» SOURCE MATERIAL
▼

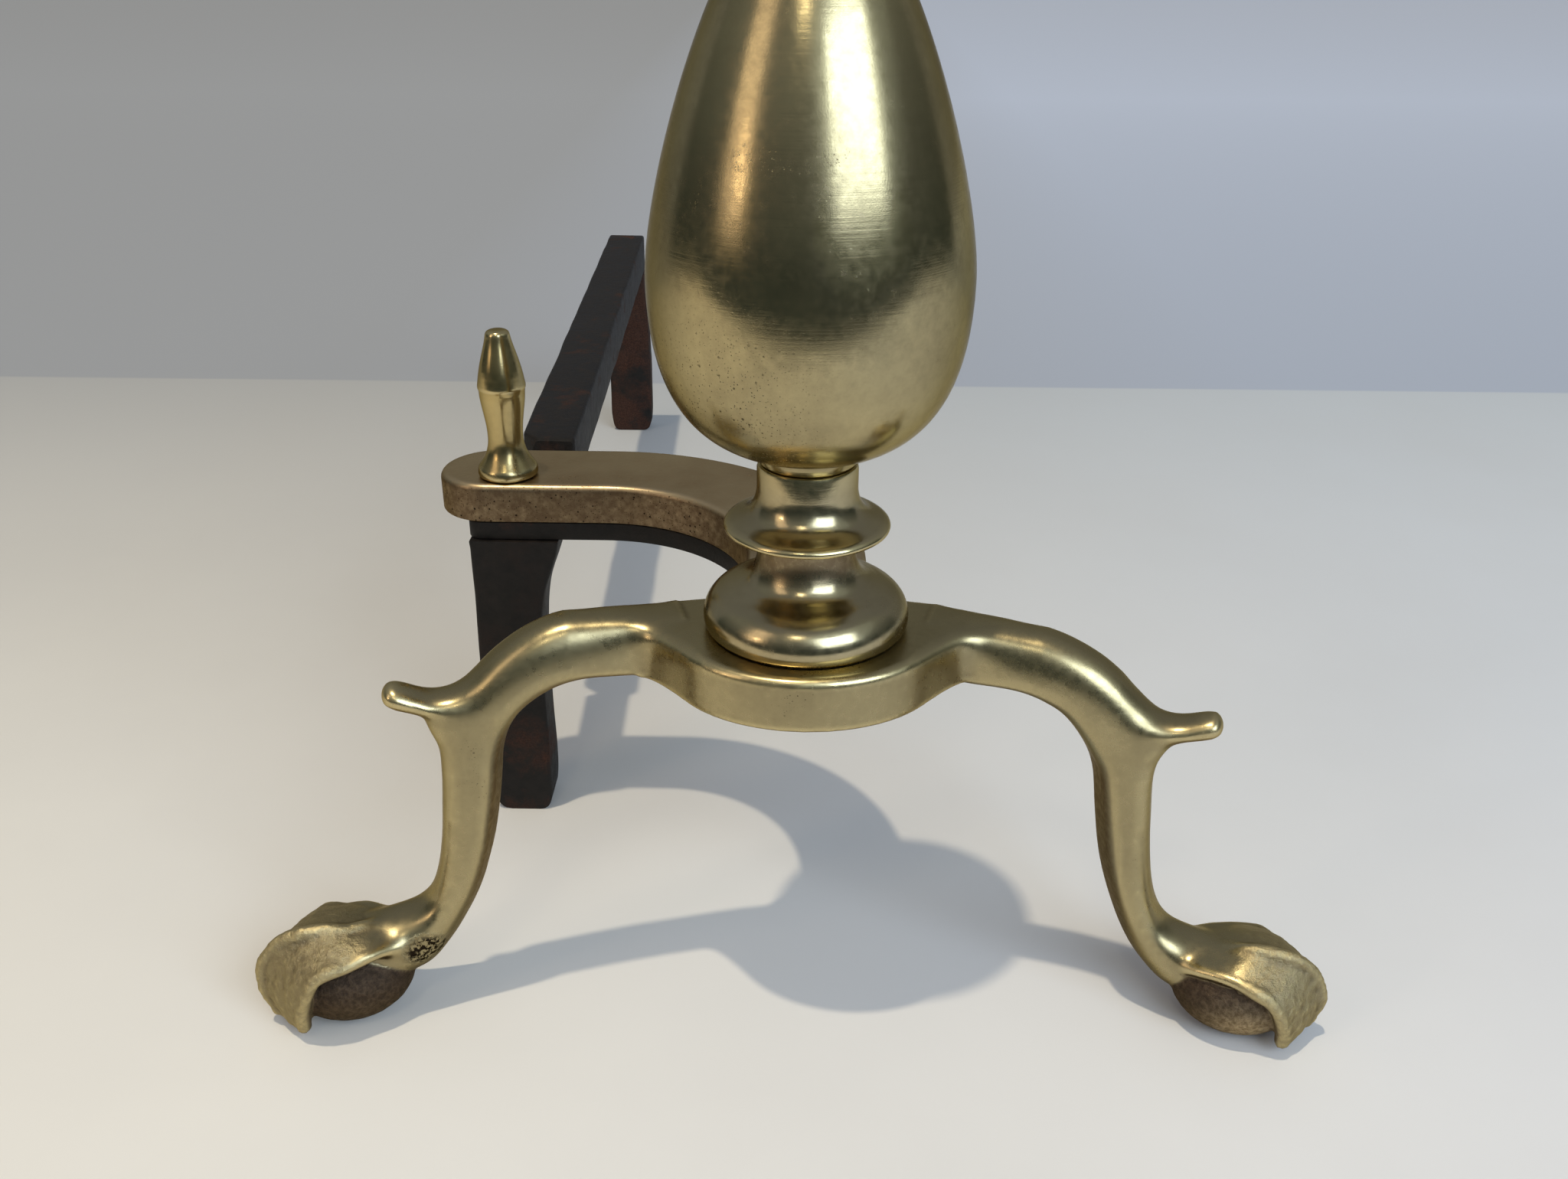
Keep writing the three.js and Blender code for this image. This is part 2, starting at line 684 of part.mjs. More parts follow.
// A domed head and a shank, pointing up from the underside of what it holds.
function headedPin(x, y, seat, top, radius, headRadius, headHeight) {
  const profile = new THREE.Path();
  profile.moveTo(0, -headHeight);
  profile.quadraticCurveTo(headRadius * 0.9, -headHeight, headRadius, 0);
  profile.lineTo(radius, 0);
  profile.lineTo(radius, top - seat);
  profile.lineTo(0, top - seat);
  const geometry = turned(profile, seat, 3, 12);
  geometry.translate(x, y, 0);
  return geometry;
}

["arm_screw_front", "arm_screw_back"].forEach((name, i) => {
  const [x, y] = screwPlaces[i];
  const seat = strapBottom - seatGap;
  const top = armBottom + screwDepth;
  piece(name, headedPin(x, y, seat, top, screwRadius, screwHeadRadius, screwHeadHeight), steel);
});

// ----------------------------------------------------------------------- log stop

const stopBase = armTop + seatGap;
const stopProfile = finialProfile(
  stopBaseRadius,
  stopWaistRadius,
  stopBeltRadius,
  stopTipRadius,
  stopHeight,
  stopHole,
  studGrip + holeClearance,
);
const stop = turned(stopProfile, stopBase, 3, 24);
stop.translate(stopX, stopY, 0);
piece("log_stop_finial", stop, brass);

const ironLegTop = strapBottom - seatGap;
const stud = pin(stopX, stopY, ironLegTop - studDepth, stopBase + studGrip, studRadius, 16);
piece("log_stop_stud", geometryOf(stud), steel);

// ---------------------------------------------------------------- iron legs and bar

// The front iron leg, spread at its head towards the column.
function frontIronLeg() {
  const outer = stopX - ironLegOuter;
  const inner = outer + ironLegWidth;
  const top = ironLegTop;
  const low = top - ironLegHeadDrop;
  const shape = new THREE.Shape();
  shape.moveTo(outer, top);
  shape.bezierCurveTo(outer, top * 0.7, outer - 1.4, top * 0.6, outer - 0.8, top * 0.35);
  shape.lineTo(outer + 0.5, legFootRound);
  shape.quadraticCurveTo(outer + 1.5, 0, outer + legFootRound + 1, 0);
  shape.lineTo(inner - legFootRound - 1, 0);
  shape.quadraticCurveTo(inner - 1.2, 0.6, inner - 0.8, legFootRound * 2);
  shape.lineTo(inner, low - 8);
  shape.bezierCurveTo(inner, low + 6, outer + ironLegHead - 3, top - 9, outer + ironLegHead, top);
  shape.closePath();
  const geometry = new THREE.ExtrudeGeometry(shape, {
    depth: ironLegDepth - 2,
    bevelEnabled: true,
    bevelThickness: 1,
    bevelSize: 1,
    bevelOffset: -1,
    bevelSegments: 1,
    curveSegments: 8,
  });
  geometry.rotateX(Math.PI / 2);
  geometry.translate(0, ironLegFront + ironLegDepth - 1, 0);
  const stem = pin(stopX, stopY, top - studDepth - holeClearance, top + 1, stopHole, 16);
  return solid(geometry).subtract(stem);
}

piece("front_iron_leg", geometryOf(frontIronLeg()), iron);

// The square bar, with its front end drawn down to a tang that laps under the strap.
function logBar() {
  const half = barSize / 2;
  const shape = new THREE.Shape();
  shape.moveTo(half, barStart);
  shape.lineTo(half, barEnd);
  shape.lineTo(-half, barEnd);
  shape.lineTo(-half, barStart + barChamfer);
  shape.lineTo(-half + barChamfer * 0.8, barStart);
  const bar = slab(shape, barBottom, barTop, barEdge, 4);
  const tangLow = tangTop - tangThickness;
  const tang = block(
    [-tangWidth / 2, tangEnd, tangLow],
    [tangWidth / 2, barStart + barChamfer, tangTop],
  );
  const body = new THREE.BufferGeometry().copy(geometryOf(bar.add(tang)));
  body.rotateZ(skew);
  body.translate(barRootX, 0, 0);
  let made = solid(body);
  for (const [x, y] of rivetPlaces) {
    made = made.subtract(pin(x, y, tangLow - 1, tangTop + 1, rivetRadius + holeClearance, 12));
  }
  const tenonY = barEnd - rearLegDepth / 2 - 1;
  const tenonHole = tenonRadius + holeClearance;
  return made.subtract(pin(barX(tenonY), tenonY, barBottom - 1, barTop + 1, tenonHole, 24));
}

piece("log_bar", geometryOf(logBar()), iron);

// The rear leg, with a round tenon riveted over in the bar.
function rearLeg() {
  const tenonY = barEnd - rearLegDepth / 2 - 1;
  const top = barBottom - seatGap;
  const half = rearLegWidth / 2;
  const topHalf = rearLegTopWidth / 2;
  const shape = new THREE.Shape();
  shape.moveTo(-topHalf, top);
  shape.bezierCurveTo(-topHalf, top - rearLegShoulder, -half, top - rearLegShoulder, -half, legFootRound * 3);
  shape.quadraticCurveTo(-half + 0.3, 0.4, -half + legFootRound, 0);
  shape.lineTo(half - legFootRound, 0);
  shape.quadraticCurveTo(half - 0.3, 0.4, half, legFootRound * 3);
  shape.bezierCurveTo(half, top - rearLegShoulder, topHalf, top - rearLegShoulder, topHalf, top);
  shape.closePath();
  const geometry = new THREE.ExtrudeGeometry(shape, {
    depth: rearLegDepth - 2,
    bevelEnabled: true,
    bevelThickness: 1,
    bevelSize: 1,
    bevelOffset: -1,
    bevelSegments: 1,
    curveSegments: 8,
  });
  geometry.rotateX(Math.PI / 2);
  geometry.translate(barX(tenonY), barEnd - 2, 0);
  return solid(geometry).add(pin(barX(tenonY), tenonY, top - 4, barTop, tenonRadius, 24));
}

piece("rear_leg", geometryOf(rearLeg()), rustyIron);

// Rivets that hold the bar's tang to the strap.
["bar_rivet_outer", "bar_rivet_inner"].forEach((name, i) => {
  const [x, y] = rivetPlaces[i];
  const seat = tangTop - tangThickness - seatGap;
  const top = strapTop - seatGap;
  piece(name, headedPin(x, y, seat, top, rivetRadius, rivetHeadRadius, rivetHeadHeight), iron);
});

// ---------------------------------------------------------------------- placement

// The origin is on the floor, under the middle of the andiron's bounding box.
const extent = new THREE.Box3().setFromObject(andiron);
const middle = extent.getCenter(new THREE.Vector3());
andiron.position.set(-middle.x, -middle.y, 0);
const assembly = new THREE.Group();
assembly.add(andiron);

export default assembly;
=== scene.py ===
"""A brass andiron with a vase column, cabriole legs and an iron log bar."""

import math

import bmesh
import bpy
import numpy as np
from mathutils import Matrix, Vector
from mathutils.noise import noise


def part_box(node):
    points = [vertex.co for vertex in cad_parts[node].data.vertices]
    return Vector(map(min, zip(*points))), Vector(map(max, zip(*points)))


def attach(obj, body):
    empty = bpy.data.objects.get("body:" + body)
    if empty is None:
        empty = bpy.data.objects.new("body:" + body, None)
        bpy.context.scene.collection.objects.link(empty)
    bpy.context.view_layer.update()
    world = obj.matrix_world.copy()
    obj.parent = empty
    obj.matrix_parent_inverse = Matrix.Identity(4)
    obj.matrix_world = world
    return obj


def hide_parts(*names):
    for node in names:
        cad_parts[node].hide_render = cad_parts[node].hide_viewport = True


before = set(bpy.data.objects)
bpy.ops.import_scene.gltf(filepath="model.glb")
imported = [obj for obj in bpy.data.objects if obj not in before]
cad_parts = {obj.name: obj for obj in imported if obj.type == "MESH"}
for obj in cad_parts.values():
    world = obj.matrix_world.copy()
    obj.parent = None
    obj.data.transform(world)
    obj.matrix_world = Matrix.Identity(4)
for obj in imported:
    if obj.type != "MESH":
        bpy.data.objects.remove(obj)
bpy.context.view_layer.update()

# ------------------------------------------------------------------ front casting
# The platform and the two cabriole legs are one sand casting in yellow brass, hollow
# under the platform. The faces were filed and polished and are worn soft by a century
# of rubbing; the balls under the claws were left as they came from the sand.

# Everything is measured in millimetres from the middle of the column, on the floor.
vase_low, vase_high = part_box("vase_body")
column_x = (vase_low.x + vase_high.x) / 2
column_y = (vase_low.y + vase_high.y) / 2
platform_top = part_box("front_base")[1].z * 1000
platform_thickness = 14.5
platform_bottom = platform_top - platform_thickness
platform_front = 31
platform_half_width = 36
platform_back = 30
platform_rounding = 2.1
back_corner = math.acos(0.87)
bow_end = 30
sweep_end = 43
leg_splay = math.radians(15.5)
leg_setback = 15
leg_half_depth = 8
leg_overlap = 0.3
rod_hole = 4.8
pocket_radius, pocket_roof = 26, 7
slot_half_width, slot_reach = 14.1, 36
casting_grain = 0.65

brass_yellow = (0.455, 0.37, 0.195)
brass_bright = (0.60, 0.50, 0.27)
brass_tarnish = (0.15, 0.12, 0.075)
# Brown of unpolished faces, also used as painted shade on faces turned from the light.
brass_unpolished_and_shade = (0.15, 0.103, 0.062)
ball_skin = (0.055, 0.04, 0.03)
pit_dirt = (0.03, 0.02, 0.012)


def placed(x, y, z):
    """A point measured from the column's foot, in the andiron's own frame."""
    return Vector((column_x + x / 1000, column_y + y / 1000, z / 1000))


def skin(metal, rings):
    """Skins a closed body over rings of points and closes both ends."""
    loops = [[metal.verts.new(placed(*point)) for point in ring] for ring in rings]
    count = len(loops[0])
    for near, far in zip(loops, loops[1:]):
        for i in range(count):
            j = (i + 1) % count
            metal.faces.new((near[i], near[j], far[j], far[i]))
    metal.faces.new(loops[0][::-1])
    metal.faces.new(loops[-1])


def made(name, metal):
    """Turns worked metal into a named piece with its faces outward."""
    bmesh.ops.recalc_face_normals(metal, faces=metal.faces)
    mesh = bpy.data.meshes.new(name)
    metal.to_mesh(mesh)
    metal.free()
    piece = bpy.data.objects.new(name, mesh)
    bpy.context.scene.collection.objects.link(piece)
    return piece


def settled(piece):
    """Fixes what the modifiers have made as the piece's own mesh."""
    shaped = piece.evaluated_get(bpy.context.evaluated_depsgraph_get())
    mesh = bpy.data.meshes.new_from_object(shaped)
    piece.modifiers.clear()
    piece.data = mesh
    return piece


def through(stations, steps):
    """A smooth run of values through the rows of a table."""
    rows = np.array(stations, float)
    rows = np.vstack([2 * rows[0] - rows[1], rows, 2 * rows[-1] - rows[-2]])
    run = []
    for a, b, c, d in zip(rows, rows[1:], rows[2:], rows[3:]):
        for t in np.arange(steps) / steps:
            run.append(
                0.5 * (2 * b + (c - a) * t + (2 * a - 5 * b + 4 * c - d) * t**2)
                + 0.5 * (3 * b - a - 3 * c + d) * t**3
            )
    run.append(rows[-2])
    return run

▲

» DIRECTIONS FOR THIS TASK
Nothing outside the span should appear: copy exactly from the line with "andiron's bounding box." through the line with "points = [vertex.co".

» RESULT FOR THIS TASK
// The origin is on the floor, under the middle of the andiron's bounding box.
const extent = new THREE.Box3().setFromObject(andiron);
const middle = extent.getCenter(new THREE.Vector3());
andiron.position.set(-middle.x, -middle.y, 0);
const assembly = new THREE.Group();
assembly.add(andiron);

export default assembly;
=== scene.py ===
"""A brass andiron with a vase column, cabriole legs and an iron log bar."""

import math

import bmesh
import bpy
import numpy as np
from mathutils import Matrix, Vector
from mathutils.noise import noise


def part_box(node):
    points = [vertex.co for vertex in cad_parts[node].data.vertices]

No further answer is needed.